Boundaries of Professional Conduct (and “Private Life”)

In the matter of a Solicitor v Solicitors Regulation Authority (SRA) [2020] EWHC 3231 (Admin), the appellant solicitor successfully appealed a judgment of the Solicitors Disciplinary Tribunal before the Divisional Court (England & Wales). The Tribunal had found that the appellant (while a partner at an international law firm) had acted inappropriately by engaging in a physical encounter with a younger female colleague at her residence, following a taxi ride home after an evening drinks session with several other people.

The Tribunal appears to have considered that the appellant’s conduct amounted to a breach of the principles to act with integrity and to maintain the trust that the public places in the solicitors’ profession. Importantly, the Tribunal did not find that the appellant that had acted in abuse of his position of seniority or authority. The Tribunal decided that the appropriate sanction was a fine of GBP35,000 and that the appellant should pay approximately sixty per cent of the SRA’s substantial costs.

The court considered that an important issue raised in the appeal was the extent to which it was legitimate for “professional regulation to reach into personal lives of those who are regulated” (para. 34 of the judgment).

Acting With Integrity

The court noted that the requirement to act with integrity extended beyond a requirement to act honestly. The requirement to act with integrity was associated with an adherence to certain ethical standards that were higher than those expected of the general public but which did not go so far as to require professional people to be “paragons of virtue”. However, there was no free-standing notion of integrity in contrast to the commonly understood notion of dishonesty.

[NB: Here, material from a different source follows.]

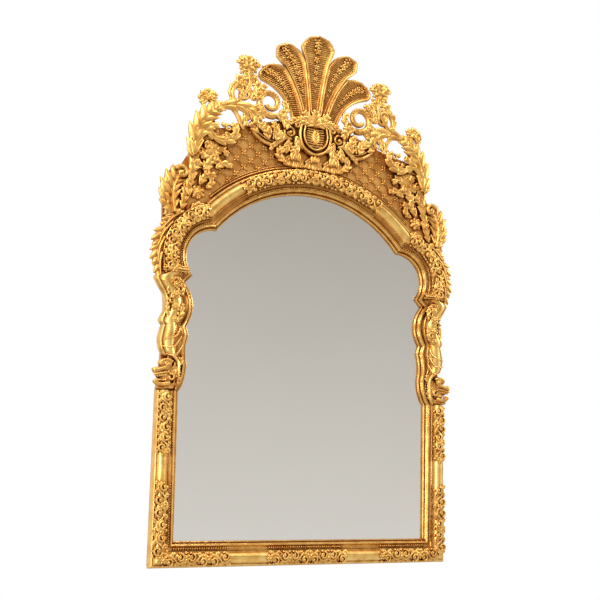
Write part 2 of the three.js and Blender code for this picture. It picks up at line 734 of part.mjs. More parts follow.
function screw(x, z, seat) {
  const headThickness = 2;
  const shank = carcassDepth - 2;
  return fuse([
    disc(screwRadius, -shank, seat + headThickness / 2, x, z, 12),
    disc(2 * screwRadius, seat, seat + headThickness, x, z),
  ]);
}

const cleatSeat = joint + cleatThickness + joint;
cleatHeights.forEach((z, i) => {
  const level = ['lower', 'upper'][i];
  pair(`turn_button_${level}`, turnButton(z), brass);
  pair(`turn_button_screw_${level}`, screw(cleatX, z, cleatSeat), brass);
});

// ---- hangers ---------------------------------------------------------------------------------
const strapThickness = 2;
const knuckleBore = wireRadius + 0.4;
const knuckleWall = 1.4;
const pivotY = joint + knuckleBore + knuckleWall;
const knuckleHalf = 8;

// A strap whose lower end is rolled round the ring's straight bar.
function hangerStrap() {
  const length = 46;
  const outer = knuckleBore + knuckleWall;
  const strap = new THREE.BoxGeometry(18, strapThickness, length);
  strap.translate(hangerX, joint + strapThickness / 2, hangerZ + length / 2 + 1);
  const roll = new THREE.CylinderGeometry(outer, outer, 2 * knuckleHalf, 12);
  roll.rotateZ(Math.PI / 2);
  roll.translate(hangerX, pivotY, hangerZ);
  const bore = new THREE.CylinderGeometry(knuckleBore, knuckleBore, 2 * knuckleHalf + 2, 12);
  bore.rotateZ(Math.PI / 2);
  bore.translate(hangerX, pivotY, hangerZ);
  return cut(fuse([strap, roll]), bore);
}

// The ring: a straight bar with a round loop below, bent from one wire.
function hangerRing() {
  const path = new THREE.Path();
  const bend = 6;
  path.moveTo(-ringHalf + bend, 0);
  path.lineTo(ringHalf - bend, 0);
  path.quadraticCurveTo(ringHalf, 0, ringHalf, -bend);
  path.lineTo(ringHalf, ringHalf - ringDrop);
  path.absarc(0, ringHalf - ringDrop, ringHalf, 0, -Math.PI, true);
  path.lineTo(-ringHalf, -bend);
  path.quadraticCurveTo(-ringHalf, 0, -ringHalf + bend, 0);
  const wire = path.getPoints(5);
  if (wire[0].distanceTo(wire[wire.length - 1]) < 1e-6) wire.pop();
  const kept = wire.filter((point, i) => i === 0 || point.distanceTo(wire[i - 1]) > 1e-6);
  const sides = 6;
  const rings = kept.map((point, i) => {
    const before = kept[(i + kept.length - 1) % kept.length];
    const after = kept[(i + 1) % kept.length];
    const along = new THREE.Vector2().subVectors(after, before).normalize();
    return Array.from({ length: sides }, (_, k) => {
      const angle = (k / sides) * 2 * Math.PI;
      const across = Math.cos(angle) * wireRadius;
      return new THREE.Vector3(hangerX + point.x - along.y * across, pivotY + Math.sin(angle) * wireRadius,
        hangerZ + point.y + along.x * across);
    });
  });
  return loft(rings, null, true);
}

// The strap's screw passes through it into the head board.
const strapScrewZ = hangerZ + 30;
const strapSeat = joint + strapThickness + joint;
const pilot = (from, to) => disc(screwRadius + screwPlay, from, to, hangerX, strapScrewZ, 12);
pair('hanger_strap', cut(hangerStrap(), pilot(-2, 8)), brass);
pair('hanger_ring', hangerRing(), brass);
pair('hanger_screw', screw(hangerX, strapScrewZ, strapSeat), brass);

const head = mirror.getObjectByName('carcass_head');
const otherPilot = pilot(-carcassDepth - 2, 2);
otherPilot.translate(-2 * hangerX, 0, 0);
head.geometry = cut(cut(head.geometry, pilot(-carcassDepth - 2, 2)), otherPilot);

// ---- bumpers that keep the back off the wall -------------------------------------------------
const bumperThickness = 8;
const bumperRadius = 9;
const bumperInset = 32;
const bumperRise = 30;
pair('wall_bumper', disc(bumperRadius, joint, joint + bumperThickness, outerHalf - bumperInset, bumperRise, 12), felt);

export default mirror;
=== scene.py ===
import math

import bmesh
import bpy
from mathutils import Matrix, Vector


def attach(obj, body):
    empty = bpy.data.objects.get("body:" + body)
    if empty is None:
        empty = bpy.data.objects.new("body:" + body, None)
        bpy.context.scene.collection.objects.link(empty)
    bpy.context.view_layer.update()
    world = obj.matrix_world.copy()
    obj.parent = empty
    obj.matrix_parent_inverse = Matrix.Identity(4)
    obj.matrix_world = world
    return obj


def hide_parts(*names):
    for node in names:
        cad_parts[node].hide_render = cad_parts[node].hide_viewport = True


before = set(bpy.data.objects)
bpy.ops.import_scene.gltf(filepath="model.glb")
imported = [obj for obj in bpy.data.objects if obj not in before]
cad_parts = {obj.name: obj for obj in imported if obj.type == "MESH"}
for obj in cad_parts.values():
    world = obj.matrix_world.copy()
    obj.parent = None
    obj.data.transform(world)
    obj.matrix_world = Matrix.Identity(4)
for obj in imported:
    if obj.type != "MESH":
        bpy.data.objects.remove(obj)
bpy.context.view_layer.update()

# Camera: it stands low and to the left of the mirror, and looks up and to the right at it.
# A 60 mm lens on a square picture 36 mm wide; the angles are in radians.
CAMERA_PLACE = Vector((-1.3112, -2.6861, 0.2250))
TURN_RIGHT = 0.44772
TILT_UP = 0.171396
ROLL = 0.020367
FOCAL_LENGTH = 60.0
PICTURE_WIDTH = 36.0

level_right = Vector((math.cos(TURN_RIGHT), -math.sin(TURN_RIGHT), 0))
ahead = Vector((
    math.sin(TURN_RIGHT) * math.cos(TILT_UP),
    math.cos(TURN_RIGHT) * math.cos(TILT_UP),
    math.sin(TILT_UP),
))
above = level_right.cross(ahead)
picture_right = level_right * math.cos(ROLL) + above * math.sin(ROLL)
picture_up = above * math.cos(ROLL) - level_right * math.sin(ROLL)
lens = bpy.data.cameras.new("camera")
lens.lens = FOCAL_LENGTH
lens.sensor_width = PICTURE_WIDTH
lens.sensor_fit = "HORIZONTAL"
camera = bpy.data.objects.new("camera", lens)
bpy.context.collection.objects.link(camera)
camera.matrix_world = Matrix((
    (picture_right.x, picture_up.x, -ahead.x, CAMERA_PLACE.x),
    (picture_right.y, picture_up.y, -ahead.y, CAMERA_PLACE.y),
    (picture_right.z, picture_up.z, -ahead.z, CAMERA_PLACE.z),
    (0, 0, 0, 1),
))
scene = bpy.context.scene
scene.camera = camera
scene.view_settings.view_transform = "Standard"

# Studio: a white surround, a pale floor below the mirror and soft lamps. A grey card that
# only metal and glass see stands behind the camera, darker towards its top.
SURROUND_LIGHT = 0.45
FLOOR_HEIGHT = -1.12
CARD_PLACE = (2.4, -5.4, 2.0)
CARD_LOW_END = -0.4
CARD_HIGH_END = 3.0


def steps_between(tree, value, low, high, low_end=0.0, high_end=1.0):
    """A number that runs from low to high while the value goes from low_end to high_end."""
    reach = tree.nodes.new("ShaderNodeMapRange")
    reach.inputs["From Min"].default_value = low_end
    reach.inputs["From Max"].default_value = high_end
    reach.inputs["To Min"].default_value = low
    reach.inputs["To Max"].default_value = high
    tree.links.new(value, reach.inputs["Value"])
    return reach.outputs["Result"]


def colours_between(tree, value, low, high, low_end=0.0, high_end=1.0):
    """A colour that runs from low to high while the value goes from low_end to high_end."""
    ramp = tree.nodes.new("ShaderNodeValToRGB")
    first = ramp.color_ramp.elements[0]
    first.position = low_end
    first.color = (*low, 1)
    last = ramp.color_ramp.elements[1]
    last.position = high_end
    last.color = (*high, 1)
    tree.links.new(value, ramp.inputs["Fac"])
    return ramp.outputs["Color"]


def split_place(tree, vector):
    split = tree.nodes.new("ShaderNodeSeparateXYZ")
    tree.links.new(vector, split.inputs["Vector"])
    return split.outputs


def new_finish(name):
    """A new material, with its node tree, its shader and the place on the piece."""
    material = bpy.data.materials.new(name)
    material.use_nodes = True
    tree = material.node_tree
    place = tree.nodes.new("ShaderNodeTexCoord").outputs["Object"]
    return material, tree, tree.nodes["Principled BSDF"], place


def stage_plane(name, size, place, turn, colour, glow=0.0):
    mesh = bpy.data.meshes.new(name)
    bm = bmesh.new()
    bmesh.ops.create_grid(bm, x_segments=1, y_segments=1, size=size)
    bmesh.ops.rotate(bm, verts=bm.verts, matrix=Matrix.Rotation(turn, 3, "X"))
    bmesh.ops.translate(bm, verts=bm.verts, vec=place)
    bm.to_mesh(mesh)
    bm.free()
    plane = bpy.data.objects.new(name, mesh)
    bpy.context.collection.objects.link(plane)
    paint, tree, shader, _ = new_finish(name)
    shader.inputs["Base Color"].default_value = colour
    shader.inputs["Roughness"].default_value = 0.9
    shader.inputs["Emission Color"].default_value = colour
    shader.inputs["Emission Strength"].default_value = glow
    mesh.materials.append(paint)
    return plane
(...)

While the Tribunal (as the specialist body) was well-equipped to identify a want of integrity it did not have carte blanche to decide what the requirement meant – the requirement had to have identifiable standards. Those standards had to be drawn from the SRA Handbook (equivalent to the conduct guide in Hong Kong). An analysis of the ethical standards that underpinned the requirement to act with integrity was best undertaken on a case by case basis. The court should also be mindful of the fact that the appeal was by way of a review and not a rehearing.

While the appellant’s standards of behaviour may have fallen below those expected of a partner in a law firm, the court considered that the Tribunal was wrong to conclude that he had breached the requirement to act with integrity when it had (on the evidence before it) rejected the allegation that he had acted in abuse of his position of seniority or authority.

Maintaining Public Trust

The court noted that there was a distinction between conduct that undermined the public’s trust in the solicitors’ profession and conduct that was generally regarded as (for example) wrong. Where the distinction lay was a matter for the Tribunal on a case by case basis but it had to apply a principle-based approach. Having concluded that the appellant’s behaviour did not amount to an abuse of his position of seniority or authority over the other person, the Tribunal’s conclusion that he had breached the requirement to behave in a way that maintained the trust of the public in the profession was also flawed. What the appellant did may have affected his own reputation but that was not the same as conduct that affected the reputation of the profession.

Some Takeaway Points

  • The appellant was successful in his appeal because the Tribunal’s reasoning had been flawed. Disciplinary tribunals should give properly reasoned decisions, explaining the basis on which their conclusions are made, failing which their decisions may invite scrutiny by the courts.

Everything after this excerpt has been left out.